What are the benefits of custom display boxes?
Plain stock sizes fit few products; generic art blends into noise; custom display boxes let brands fit, speak, and sell without waste.
Custom display boxes boost brand recall, optimize fit, cut material waste, lift sales, and support unique launch timelines.
Why tailor instead of take off the shelf
When I pitch Popdisplay services, I stress custom over catalog. David’s broadheads needed angled foam to show blades safely; a ready-made tray could not hold them. By tailoring dimensions down to the millimeter, we saved void space and shipping air. Full-panel art mirrored the bow-hunt theme, pulling impulse hunters in sporting-goods aisles. Speed also matters. With three in-house lines, I lock design, cut sample, and run mass output under two weeks. That beats waiting on overseas warehouses for generic trays that still need stickers added.

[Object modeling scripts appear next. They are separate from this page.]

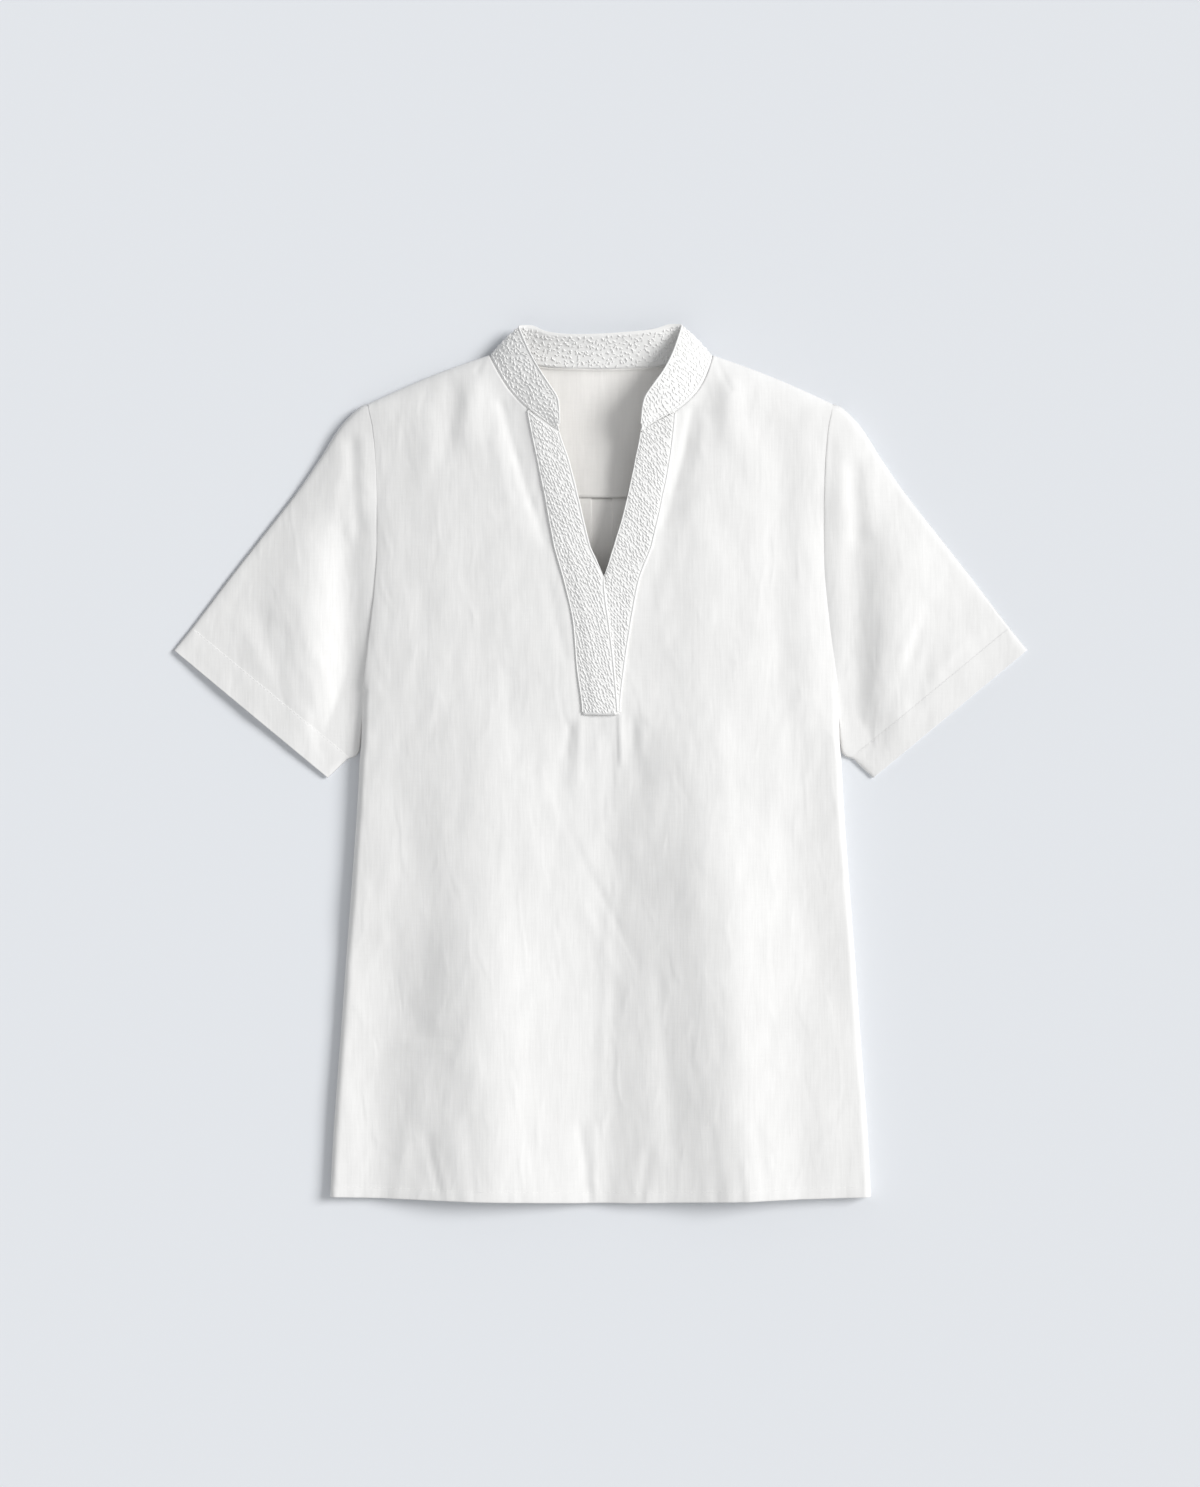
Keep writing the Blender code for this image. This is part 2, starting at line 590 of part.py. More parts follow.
def make_band(side, name, material, group):
    """Placket band made from the points of the front, moved out."""
    low = {s: front_rows(s)[0] for s in (-1, 1)}
    rows = []
    over = side < 0
    shares = [k / (BAND_SECTIONS - 1) for k in range(BAND_SECTIONS)]
    for index, row in enumerate(BODY_ROWS + ARMHOLE_ROWS):
        if row.inner < BAND_BOTTOM_Y:
            continue
        line = low[side][index][:len(BAND_COLUMNS)]
        outer_x, edge = line[-1].x, line[0].x
        if row.inner <= V_EDGES[0].y:
            line += low[-side][index][1:len(BAND_COLUMNS)]
            edge = at_y(OVERLAPS, row.inner, "right" if over else "left")
        crossing = smooth_step((CROSS_TOP - row.inner) / (CROSS_TOP - CROSS_FULL)) if over else 0.0
        points = []
        for share in shares:
            base = on_row(line, lerp(outer_x, edge, share))
            raised = crossing * smooth_step((share - CROSS_START) / CROSS_WIDTH)
            height = (REST_GAP + BAND) * (1.0 + raised)
            points.append(base + front_normal(base.x, base.y) * height)
        rows.append(points)
    mesh = bmesh.new()
    add_grid(mesh, rows, flip=side > 0)
    return finish_sheet(name, mesh, BAND, material, group)


def stand_stations():
    """Neck seam and free edge of the stand, from one front end to the other."""
    seams, frees = [], []
    columns = [share * NECK_SHARE for share in BAND_COLUMNS]
    places = columns + [row.inner for row in NECK_ROWS[:-1]]
    rises = [1.0] * len(columns) + [row.rise for row in NECK_ROWS[:-1]]
    last = len(BACK_NECK) - 1
    back_places = [k / STAND_SMOOTH for k in range(last * STAND_SMOOTH + 1)]
    for side in (-1, 1):
        name = side_name(side)
        seam, free = [], []
        for place, rise in zip(places, rises):
            x, y = neck_point(side, place)
            row = Row(place, y, 0.0, rise)
            seam.append(front_point(x, y, row))
            free.append(Vector([along(FRONT_FREE_EDGE, place, name + "_x"),
                                along(FRONT_FREE_EDGE, place, name + "_y"),
                                along(FRONT_FREE_EDGE, place, "z")]))
        for place in back_places if side < 0 else back_places[:-1]:
            seam.append(back_neck_point(side, place))
            free.append(Vector([along(BACK_FREE_EDGE, place, name + "_x"),
                                along(BACK_FREE_EDGE, place, name + "_y"),
                                along(BACK_FREE_EDGE, place, "z")]))
        seams += seam if side < 0 else seam[::-1]
        frees += free if side < 0 else free[::-1]
    return seams, frees


def make_stand(material, group):
    """Collar stand, turned over at each shoulder, its front ends rounded."""
    seams, frees = stand_stations()
    rows = []
    for seam, free in zip(seams, frees):
        lean = free - seam
        start = seam + lean.normalized() * STAND_GAP
        rows.append([start.lerp(free, k / STAND_STEPS) for k in range(STAND_STEPS + 1)])
    mesh = bmesh.new()
    add_grid(mesh, rows)
    return finish_sheet("collar", mesh, STAND, material, group)


def main():
    clear_scene()
    group = make_collection("mandarin_collar_top")
    make_front(make_material("front linen", LINEN, 0.85), group)
    make_back(make_material("back linen", LINEN, 0.85), group)
    make_yoke(make_material("yoke linen", LINEN, 0.85), group)
    for side, name in ((-1, "sleeve_left"), (1, "sleeve_right")):
        make_sleeve(side, name, make_material(name + " linen", LINEN, 0.85), group)
    for side, name in ((-1, "placket_left"), (1, "placket_right")):
        make_band(side, name, make_material(name + " thread", THREAD, 0.80), group)
    make_stand(make_material("collar thread", THREAD, 0.80), group)


main()
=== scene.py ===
"""Looks of the mandarin collar top: white linen laid flat on a pale surface.

Sizes are in metres, but for the tables of folds, and in the frame of the
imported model. The panels repeat the sizes of the solids, with finer folds,
hems, stitches and embroidery.
"""
import json
from collections import namedtuple
from math import inf, pi, radians

import bmesh
import bpy
import numpy as np
from mathutils import Vector
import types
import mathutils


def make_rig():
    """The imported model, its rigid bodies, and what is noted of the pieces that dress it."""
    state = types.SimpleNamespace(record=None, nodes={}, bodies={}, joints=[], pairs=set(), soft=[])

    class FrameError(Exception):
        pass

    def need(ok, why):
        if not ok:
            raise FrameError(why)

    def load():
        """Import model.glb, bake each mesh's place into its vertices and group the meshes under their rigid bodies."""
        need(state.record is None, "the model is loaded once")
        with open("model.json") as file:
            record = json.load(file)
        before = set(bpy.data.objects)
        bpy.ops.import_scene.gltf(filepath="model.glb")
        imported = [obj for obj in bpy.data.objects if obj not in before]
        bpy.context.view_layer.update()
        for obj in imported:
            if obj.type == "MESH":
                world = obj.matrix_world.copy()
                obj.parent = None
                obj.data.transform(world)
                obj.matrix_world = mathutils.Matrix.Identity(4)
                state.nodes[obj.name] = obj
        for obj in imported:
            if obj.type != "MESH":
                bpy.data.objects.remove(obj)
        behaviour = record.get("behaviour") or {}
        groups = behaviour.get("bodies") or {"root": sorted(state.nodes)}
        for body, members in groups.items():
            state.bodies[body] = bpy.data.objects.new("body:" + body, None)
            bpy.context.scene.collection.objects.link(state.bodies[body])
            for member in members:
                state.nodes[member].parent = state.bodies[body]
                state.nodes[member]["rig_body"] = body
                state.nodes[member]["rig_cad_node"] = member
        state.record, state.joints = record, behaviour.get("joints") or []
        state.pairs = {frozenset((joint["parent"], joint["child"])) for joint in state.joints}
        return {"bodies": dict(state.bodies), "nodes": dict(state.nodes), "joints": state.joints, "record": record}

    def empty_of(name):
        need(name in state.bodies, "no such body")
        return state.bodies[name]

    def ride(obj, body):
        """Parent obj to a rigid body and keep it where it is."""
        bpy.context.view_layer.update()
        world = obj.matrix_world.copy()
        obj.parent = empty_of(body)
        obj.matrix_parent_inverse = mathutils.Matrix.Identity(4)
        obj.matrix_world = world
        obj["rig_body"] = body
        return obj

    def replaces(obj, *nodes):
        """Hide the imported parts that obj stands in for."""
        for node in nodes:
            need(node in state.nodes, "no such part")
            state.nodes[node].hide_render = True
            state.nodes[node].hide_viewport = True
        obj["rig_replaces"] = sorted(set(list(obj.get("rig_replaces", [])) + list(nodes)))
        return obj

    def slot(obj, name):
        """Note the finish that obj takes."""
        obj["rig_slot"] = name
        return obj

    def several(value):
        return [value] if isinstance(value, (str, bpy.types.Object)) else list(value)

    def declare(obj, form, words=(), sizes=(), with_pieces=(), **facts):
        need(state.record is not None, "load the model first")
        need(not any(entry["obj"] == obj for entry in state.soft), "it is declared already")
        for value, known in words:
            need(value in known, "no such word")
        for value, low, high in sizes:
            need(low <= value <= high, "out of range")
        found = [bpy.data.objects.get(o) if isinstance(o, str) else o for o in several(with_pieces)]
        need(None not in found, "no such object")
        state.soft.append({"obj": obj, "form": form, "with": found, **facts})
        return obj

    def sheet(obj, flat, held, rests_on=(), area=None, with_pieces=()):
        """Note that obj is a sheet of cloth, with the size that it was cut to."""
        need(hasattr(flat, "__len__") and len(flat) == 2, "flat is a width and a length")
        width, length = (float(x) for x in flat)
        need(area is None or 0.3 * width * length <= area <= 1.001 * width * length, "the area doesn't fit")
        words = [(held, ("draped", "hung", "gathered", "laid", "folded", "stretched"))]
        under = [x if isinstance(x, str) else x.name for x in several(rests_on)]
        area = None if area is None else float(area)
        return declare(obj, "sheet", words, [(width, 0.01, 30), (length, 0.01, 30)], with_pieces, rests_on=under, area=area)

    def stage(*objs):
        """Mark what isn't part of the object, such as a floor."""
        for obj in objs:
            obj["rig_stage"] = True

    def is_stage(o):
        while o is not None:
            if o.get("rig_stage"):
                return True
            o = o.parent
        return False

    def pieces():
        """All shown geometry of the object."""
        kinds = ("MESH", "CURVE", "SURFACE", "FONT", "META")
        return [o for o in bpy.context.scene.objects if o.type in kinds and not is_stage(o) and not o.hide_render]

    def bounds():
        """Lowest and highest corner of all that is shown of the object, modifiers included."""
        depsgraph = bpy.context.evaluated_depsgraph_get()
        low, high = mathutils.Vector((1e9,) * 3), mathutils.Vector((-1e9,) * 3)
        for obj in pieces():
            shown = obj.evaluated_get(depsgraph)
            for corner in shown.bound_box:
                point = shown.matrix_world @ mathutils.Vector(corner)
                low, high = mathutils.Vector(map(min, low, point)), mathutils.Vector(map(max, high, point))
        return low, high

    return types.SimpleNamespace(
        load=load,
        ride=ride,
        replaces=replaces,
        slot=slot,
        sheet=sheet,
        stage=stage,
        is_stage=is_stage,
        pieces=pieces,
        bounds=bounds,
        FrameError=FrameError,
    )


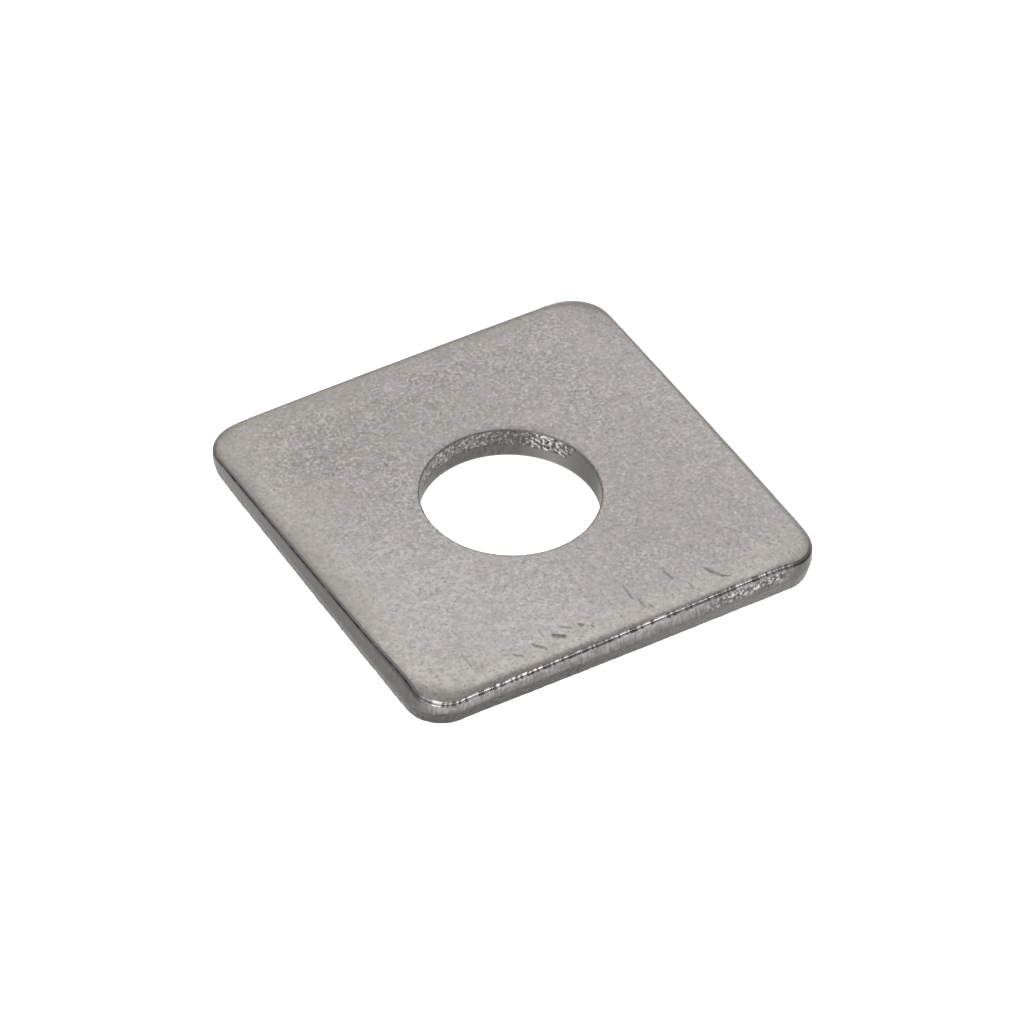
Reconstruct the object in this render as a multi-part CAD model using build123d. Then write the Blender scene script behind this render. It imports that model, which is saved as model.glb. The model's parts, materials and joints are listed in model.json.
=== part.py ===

Benefit | How custom helps | Short buyer story |
---|---|---|
Brand impact | PMS-matched colors + spot gloss | Barnett logo popped under LED lights |
Perfect fit | Inserts cut to product contour | No rattling of carbon bolts |
Waste cut | Right-sized carton reduces filler | Saved 8 % board on last reorder |
Faster setup | One-piece auto-lock base | Store staff assembled in 10 seconds |
Sales lift | Eye-level messaging | 18 % sell-through rise in first month |
A custom box does cost more upfront, yet repeat orders spread tooling cost thin. My model bets on that, so I often eat part of sampling fees. The payoff comes when the buyer reorders with just a date change on the print layer. Meanwhile, the shelf tells a clear, loud story that generic packaging can’t match.
Conclusion
Cardboard display boxes, when chosen and tailored well, guard products, trim costs, and turn simple shelves into silent salespeople for every brand.